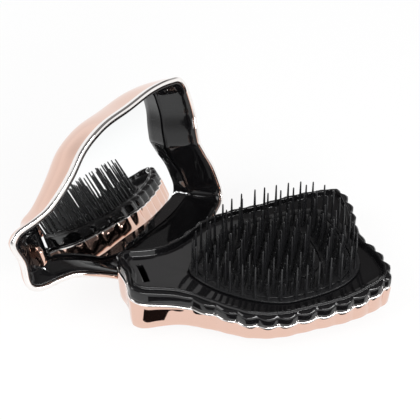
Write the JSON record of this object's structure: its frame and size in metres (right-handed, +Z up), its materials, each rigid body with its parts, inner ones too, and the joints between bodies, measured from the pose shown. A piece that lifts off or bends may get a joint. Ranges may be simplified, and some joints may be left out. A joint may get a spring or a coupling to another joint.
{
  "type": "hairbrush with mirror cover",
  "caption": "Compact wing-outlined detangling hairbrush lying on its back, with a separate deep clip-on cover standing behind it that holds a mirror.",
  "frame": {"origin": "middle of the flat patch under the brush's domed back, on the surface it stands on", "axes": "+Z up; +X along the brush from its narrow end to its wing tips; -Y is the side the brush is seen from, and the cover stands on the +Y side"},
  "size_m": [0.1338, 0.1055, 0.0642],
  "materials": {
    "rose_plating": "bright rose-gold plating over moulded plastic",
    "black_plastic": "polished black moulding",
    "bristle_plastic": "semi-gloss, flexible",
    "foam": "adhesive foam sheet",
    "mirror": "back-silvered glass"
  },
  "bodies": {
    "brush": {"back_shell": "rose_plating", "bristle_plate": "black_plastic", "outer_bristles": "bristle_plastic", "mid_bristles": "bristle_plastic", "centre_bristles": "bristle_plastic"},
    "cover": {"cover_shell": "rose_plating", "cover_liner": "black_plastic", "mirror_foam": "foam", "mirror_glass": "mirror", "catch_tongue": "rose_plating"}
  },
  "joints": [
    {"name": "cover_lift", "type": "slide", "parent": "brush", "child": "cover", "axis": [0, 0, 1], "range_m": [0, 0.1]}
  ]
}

┄┄┄┄┄┄┄┄┄┄┄┄┄┄┄┄┄┄┄┄

WHAT IS BEING ASKED:
Take the lines above and print them exactly.

ANSWER TO THE EXERCISE:
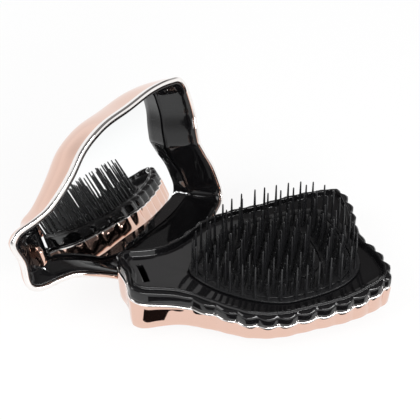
Write the JSON record of this object's structure: its frame and size in metres (right-handed, +Z up), its materials, each rigid body with its parts, inner ones too, and the joints between bodies, measured from the pose shown. A piece that lifts off or bends may get a joint. Ranges may be simplified, and some joints may be left out. A joint may get a spring or a coupling to another joint.
{
  "type": "hairbrush with mirror cover",
  "caption": "Compact wing-outlined detangling hairbrush lying on its back, with a separate deep clip-on cover standing behind it that holds a mirror.",
  "frame": {"origin": "middle of the flat patch under the brush's domed back, on the surface it stands on", "axes": "+Z up; +X along the brush from its narrow end to its wing tips; -Y is the side the brush is seen from, and the cover stands on the +Y side"},
  "size_m": [0.1338, 0.1055, 0.0642],
  "materials": {
    "rose_plating": "bright rose-gold plating over moulded plastic",
    "black_plastic": "polished black moulding",
    "bristle_plastic": "semi-gloss, flexible",
    "foam": "adhesive foam sheet",
    "mirror": "back-silvered glass"
  },
  "bodies": {
    "brush": {"back_shell": "rose_plating", "bristle_plate": "black_plastic", "outer_bristles": "bristle_plastic", "mid_bristles": "bristle_plastic", "centre_bristles": "bristle_plastic"},
    "cover": {"cover_shell": "rose_plating", "cover_liner": "black_plastic", "mirror_foam": "foam", "mirror_glass": "mirror", "catch_tongue": "rose_plating"}
  },
  "joints": [
    {"name": "cover_lift", "type": "slide", "parent": "brush", "child": "cover", "axis": [0, 0, 1], "range_m": [0, 0.1]}
  ]
}